Items —

--- start ---

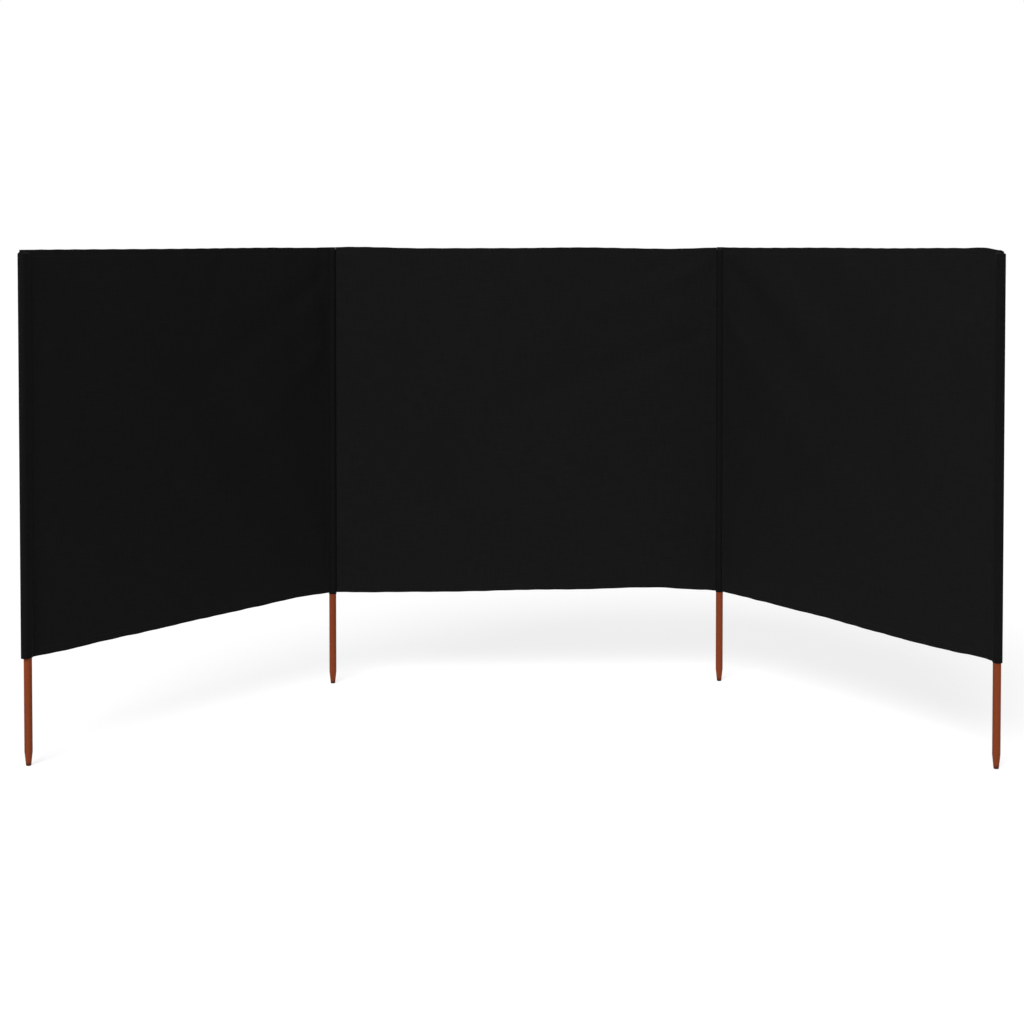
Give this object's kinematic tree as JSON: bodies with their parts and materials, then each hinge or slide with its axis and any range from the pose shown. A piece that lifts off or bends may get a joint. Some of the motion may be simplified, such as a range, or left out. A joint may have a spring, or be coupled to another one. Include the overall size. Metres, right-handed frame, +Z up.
{
  "type": "three-bay beach windbreak",
  "caption": "Freestanding beach windbreak: dark canvas bays hung on pointed wooden stakes that drive into sand, with end bays that swing on the inner stakes.",
  "frame": {"origin": "centre of the flat point of the left inner stake, as seen from the sheltered side", "axes": "+X along the centre bay to the right inner stake, -Y towards the sheltered side, +Z up the stakes"},
  "size_m": [2.8389, 1.1999, 1.5],
  "materials": {
    "canvas": "matt, near-black woven canvas",
    "stakes": "red-brown stained softwood, satin"
  },
  "bodies": {
    "centre_bay": {"left_inner_stake": "stakes", "left_inner_sleeve": "canvas", "left_inner_sleeve_top": "canvas", "right_inner_stake": "stakes", "right_inner_sleeve": "canvas", "right_inner_sleeve_top": "canvas", "centre_panel": "canvas", "centre_top_hem": "canvas", "centre_foot_hem": "canvas", "centre_panel_left_lap": "canvas", "centre_panel_right_lap": "canvas"},
    "left_bay": {"left_end_stake": "stakes", "left_end_sleeve": "canvas", "left_end_sleeve_top": "canvas", "left_panel": "canvas", "left_top_hem": "canvas", "left_foot_hem": "canvas", "left_panel_left_lap": "canvas", "left_panel_right_lap": "canvas"},
    "right_bay": {"right_end_stake": "stakes", "right_end_sleeve": "canvas", "right_end_sleeve_top": "canvas", "right_panel": "canvas", "right_top_hem": "canvas", "right_foot_hem": "canvas", "right_panel_left_lap": "canvas", "right_panel_right_lap": "canvas"}
  },
  "joints": [
    {"name": "left_swing", "type": "hinge", "parent": "centre_bay", "child": "left_bay", "pos_m": [0, 0, 0.9], "axis": [0, 0, 1], "range_deg": [-142, 108]},
    {"name": "right_swing", "type": "hinge", "parent": "centre_bay", "child": "right_bay", "pos_m": [1.333, 0, 0.9], "axis": [0, 0, 1], "range_deg": [-29.4, 220.6]}
  ]
}
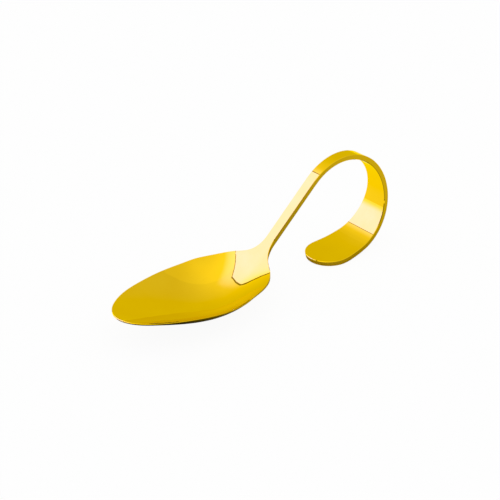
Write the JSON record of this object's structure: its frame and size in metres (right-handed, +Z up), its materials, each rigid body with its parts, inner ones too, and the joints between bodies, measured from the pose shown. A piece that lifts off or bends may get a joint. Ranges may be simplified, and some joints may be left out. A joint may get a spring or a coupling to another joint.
{
  "type": "amuse bouche spoon",
  "caption": "Small tasting spoon in gold-coloured steel: an egg-shaped bowl on a narrow rising stem that widens and curls right over, so the spoon stands by itself.",
  "frame": {"origin": "middle of the spoon's outline seen from above, on the table that it stands on", "axes": "+X from the tip of the bowl to the curled handle, +Y across the spoon, +Z up from the table"},
  "size_m": [0.12, 0.0364, 0.0402],
  "materials": {
    "gold_steel": "mirror-polished, gold-coloured"
  },
  "bodies": {
    "root": {"spoon": "gold_steel"}
  },
  "joints": []
}
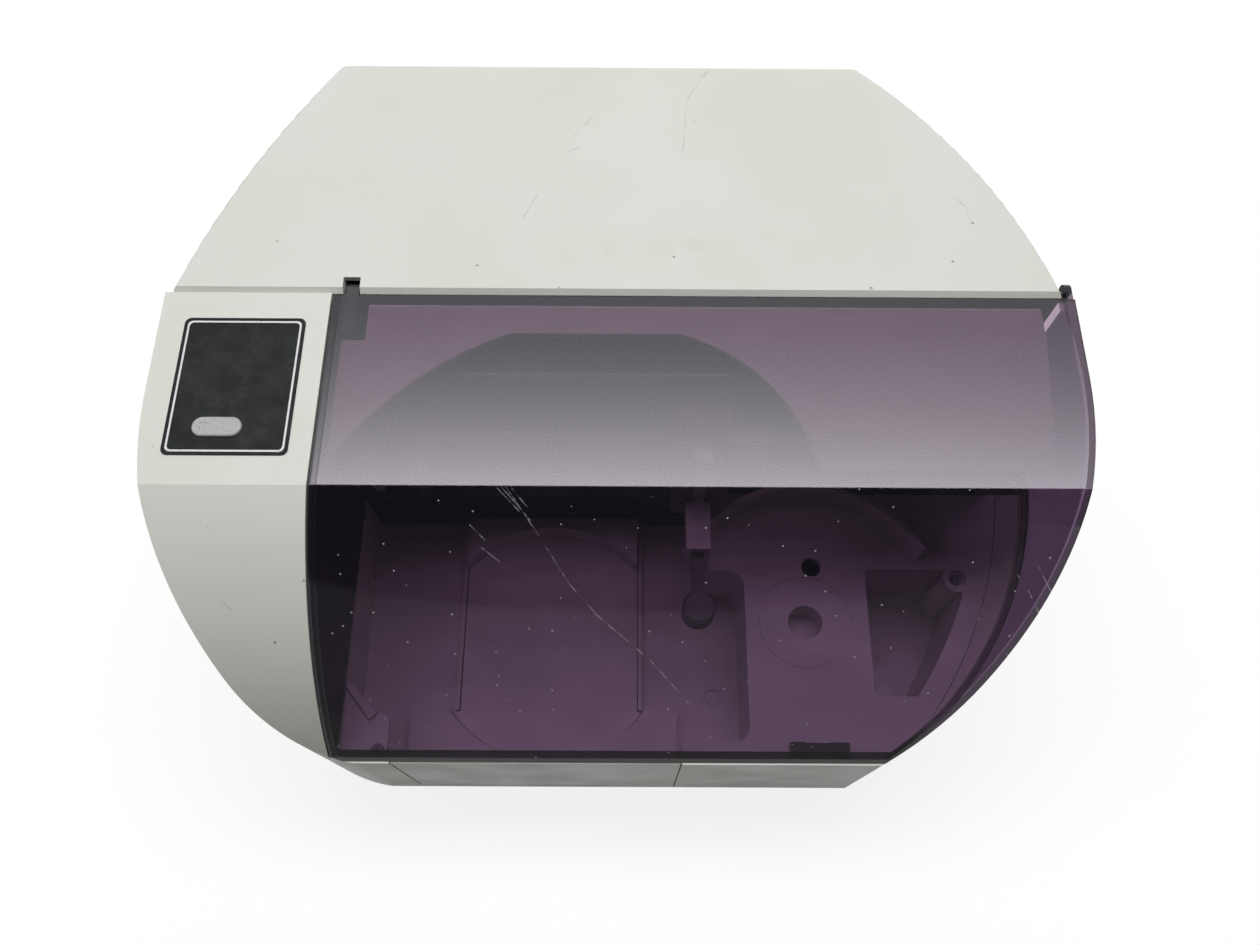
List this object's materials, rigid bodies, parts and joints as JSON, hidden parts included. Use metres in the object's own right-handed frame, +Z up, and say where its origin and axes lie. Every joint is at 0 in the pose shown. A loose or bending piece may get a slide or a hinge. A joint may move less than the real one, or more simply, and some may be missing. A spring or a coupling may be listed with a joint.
{
  "type": "disc label printer",
  "caption": "Home disc label printer with a hinged smoked cover, a sliding disc drawer, a disc picker arm, a print tray and an inkjet carriage in a low white casing.",
  "frame": {"origin": "middle of the footprint, on the plane the feet stand on", "axes": "+X to the right across the front, +Y to the back, +Z up"},
  "size_m": [0.424, 0.34, 0.1816],
  "materials": {
    "white_plastic": "fine satin grain",
    "smoked_plastic": "clear smoked, gloss front, frosted top",
    "black_plastic": "satin",
    "silver_plastic": "silver paint",
    "dark_lens": "gloss",
    "circuit_board": "solder mask",
    "board_part": "satin",
    "plated_steel": "zinc plated",
    "polished_steel": "ground",
    "grey_plastic": "satin",
    "pulley_plastic": "moulded",
    "motor_steel": "plated",
    "rubber": "matt",
    "cartridge_plastic": "gloss"
  },
  "bodies": {
    "casing": {"base_housing": "white_plastic", "bottom_pan": "plated_steel", "rubber_feet": "rubber", "case_screws": "polished_steel", "left_cheek": "white_plastic", "label_plate": "black_plastic", "top_shell": "white_plastic", "button_board": "circuit_board", "hinge_pins": "polished_steel", "cover_latch": "black_plastic", "bin_floor": "white_plastic", "disc_platform": "white_plastic", "bin_guide": "white_plastic", "deck_screws": "polished_steel", "front_gusset": "white_plastic", "drawer_rails": "white_plastic", "chassis_plate": "plated_steel", "left_side_frame": "plated_steel", "right_side_frame": "plated_steel", "belt_beam": "plated_steel", "inner_deck": "white_plastic", "tray_rails": "black_plastic", "tray_motor": "motor_steel", "picker_rods": "polished_steel", "picker_brackets": "black_plastic", "picker_motor": "motor_steel", "picker_belt": "rubber", "carriage_shafts": "polished_steel", "print_belt": "rubber", "print_motor": "motor_steel", "service_station": "black_plastic", "capping_pad": "rubber", "controller_board": "circuit_board", "board_parts": "board_part", "usb_port": "plated_steel", "power_jack": "board_part"},
    "cover": {"smoked_cover": "smoked_plastic", "hinge_arm": "black_plastic"},
    "drawer": {"disc_drawer": "white_plastic", "drawer_front": "white_plastic"},
    "button": {"power_button": "silver_plastic", "button_lens": "dark_lens"},
    "tray": {"print_tray": "black_plastic"},
    "tray_drive": {"tray_roller": "rubber"},
    "picker": {"picker_carriage": "grey_plastic", "lift_motor": "motor_steel"},
    "picker_lift": {"picker_arm": "grey_plastic", "gripper_head": "black_plastic"},
    "lift_drive": {"lift_roller": "rubber"},
    "finger_1": {"grip_finger_1": "grey_plastic"},
    "finger_2": {"grip_finger_2": "grey_plastic"},
    "finger_3": {"grip_finger_3": "grey_plastic"},
    "picker_drive": {"picker_drive_pulley": "pulley_plastic"},
    "picker_idler": {"picker_idler_pulley": "pulley_plastic"},
    "carriage": {"print_carriage": "grey_plastic", "ink_cartridge": "cartridge_plastic"},
    "carriage_drive": {"print_drive_pulley": "pulley_plastic"},
    "carriage_idler": {"print_idler_pulley": "pulley_plastic"}
  },
  "joints": [
    {"name": "cover_hinge", "type": "hinge", "parent": "casing", "child": "cover", "pos_m": [0, 0.037, 0.174], "axis": [-1, 0, 0], "range_deg": [0, 85]},
    {"name": "drawer_slide", "type": "slide", "parent": "casing", "child": "drawer", "axis": [0, -1, 0], "range_m": [0, 0.11]},
    {"name": "button_press", "type": "slide", "parent": "casing", "child": "button", "axis": [0, 0, -1], "range_m": [0, 0.0012], "stiffness_N_per_m": 300},
    {"name": "tray_slide", "type": "slide", "parent": "casing", "child": "tray", "axis": [0, -1, 0], "range_m": [0, 0.13]},
    {"name": "tray_roller_turn", "type": "hinge", "parent": "casing", "child": "tray_drive", "pos_m": [-0.0373, 0.003, 0.0907], "axis": [1, 0, 0], "continuous": true},
    {"name": "picker_slide", "type": "slide", "parent": "casing", "child": "picker", "axis": [1, 0, 0], "range_m": [-0.0751, 0.0544]},
    {"name": "picker_drive_turn", "type": "hinge", "parent": "casing", "child": "picker_drive", "pos_m": [-0.0963, -0.015, 0.135], "axis": [0, 1, 0], "continuous": true},
    {"name": "picker_idler_turn", "type": "hinge", "parent": "casing", "child": "picker_idler", "pos_m": [0.124, -0.015, 0.135], "axis": [0, 1, 0], "continuous": true},
    {"name": "picker_lift_slide", "type": "slide", "parent": "picker", "child": "picker_lift", "axis": [0, 0, 1], "range_m": [-0.05, 0]},
    {"name": "lift_roller_turn", "type": "hinge", "parent": "picker", "child": "lift_drive", "pos_m": [0.0378, -0.0367, 0.16], "axis": [1, 0, 0], "continuous": true},
    {"name": "finger_1_slide", "type": "slide", "parent": "picker_lift", "child": "finger_1", "axis": [0, 1, 0], "range_m": [0, 0.0009]},
    {"name": "finger_2_slide", "type": "slide", "parent": "picker_lift", "child": "finger_2", "axis": [-0.866, -0.5, 0], "range_m": [0, 0.0009]},
    {"name": "finger_3_slide", "type": "slide", "parent": "picker_lift", "child": "finger_3", "axis": [0.866, -0.5, 0], "range_m": [0, 0.0009]},
    {"name": "carriage_slide", "type": "slide", "parent": "casing", "child": "carriage", "axis": [1, 0, 0], "range_m": [-0.226, 0]},
    {"name": "carriage_drive_turn", "type": "hinge", "parent": "casing", "child": "carriage_drive", "pos_m": [-0.118, 0.0605, 0.15], "axis": [0, 1, 0], "continuous": true},
    {"name": "carriage_idler_turn", "type": "hinge", "parent": "casing", "child": "carriage_idler", "pos_m": [0.168, 0.0605, 0.15], "axis": [0, 1, 0], "continuous": true}
  ],
  "couplings": [
    {"joint": "tray_roller_turn", "follows": "tray_slide", "rad_per_m": 200},
    {"joint": "picker_drive_turn", "follows": "picker_slide", "rad_per_m": 166.67},
    {"joint": "picker_idler_turn", "follows": "picker_slide", "rad_per_m": 166.67},
    {"joint": "lift_roller_turn", "follows": "picker_lift_slide", "rad_per_m": -200},
    {"joint": "finger_2_slide", "follows": "finger_1_slide", "ratio": 1},
    {"joint": "finger_3_slide", "follows": "finger_1_slide", "ratio": 1},
    {"joint": "carriage_drive_turn", "follows": "carriage_slide", "rad_per_m": 166.67},
    {"joint": "carriage_idler_turn", "follows": "carriage_slide", "rad_per_m": 166.67}
  ]
}
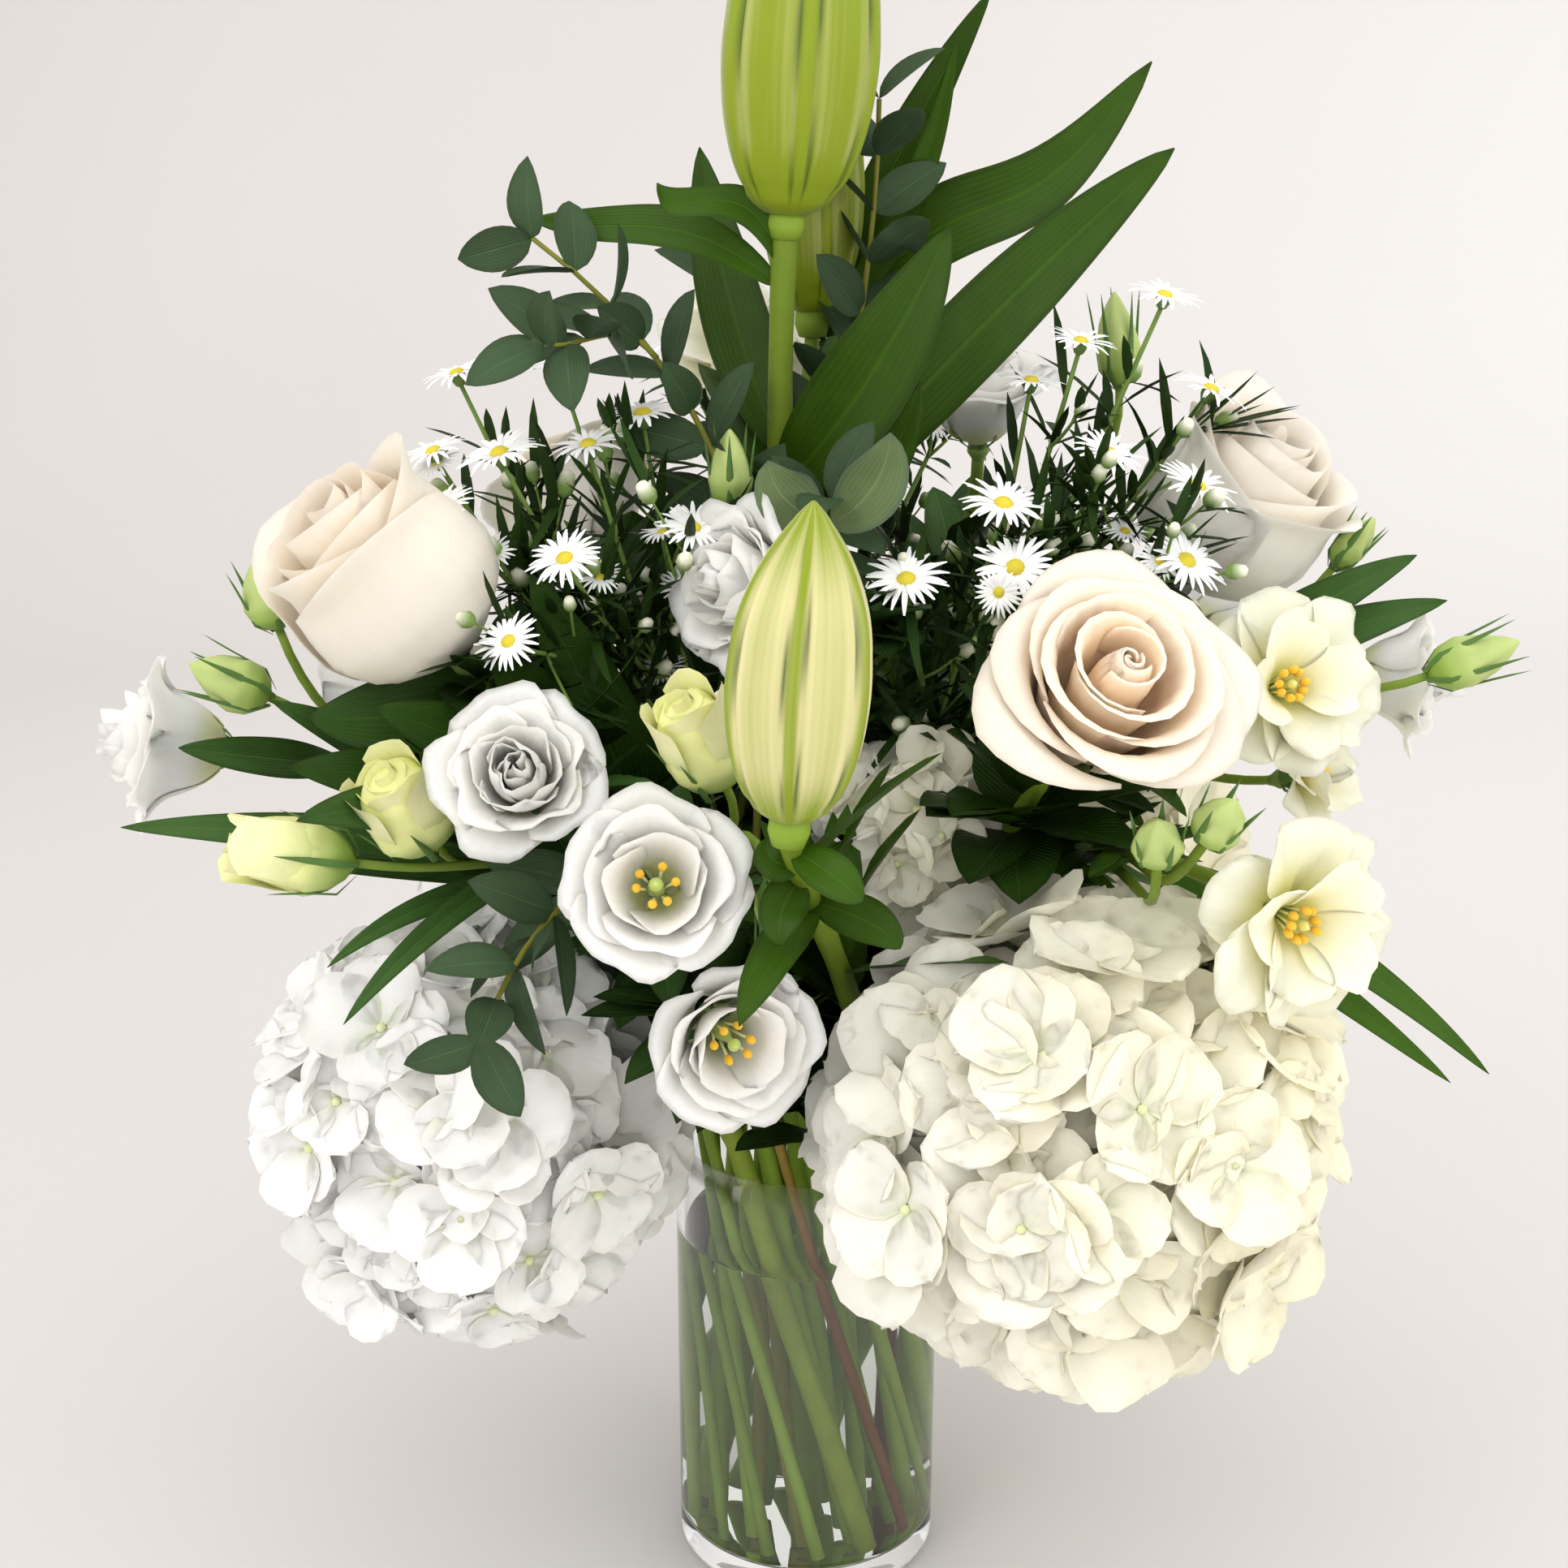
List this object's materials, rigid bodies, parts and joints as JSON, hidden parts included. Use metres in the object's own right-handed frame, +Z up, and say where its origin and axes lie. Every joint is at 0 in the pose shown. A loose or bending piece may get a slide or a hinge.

--- end ---

Determine the number of lines in the entries above where the string "axes" appears. Answer with the number alone.

5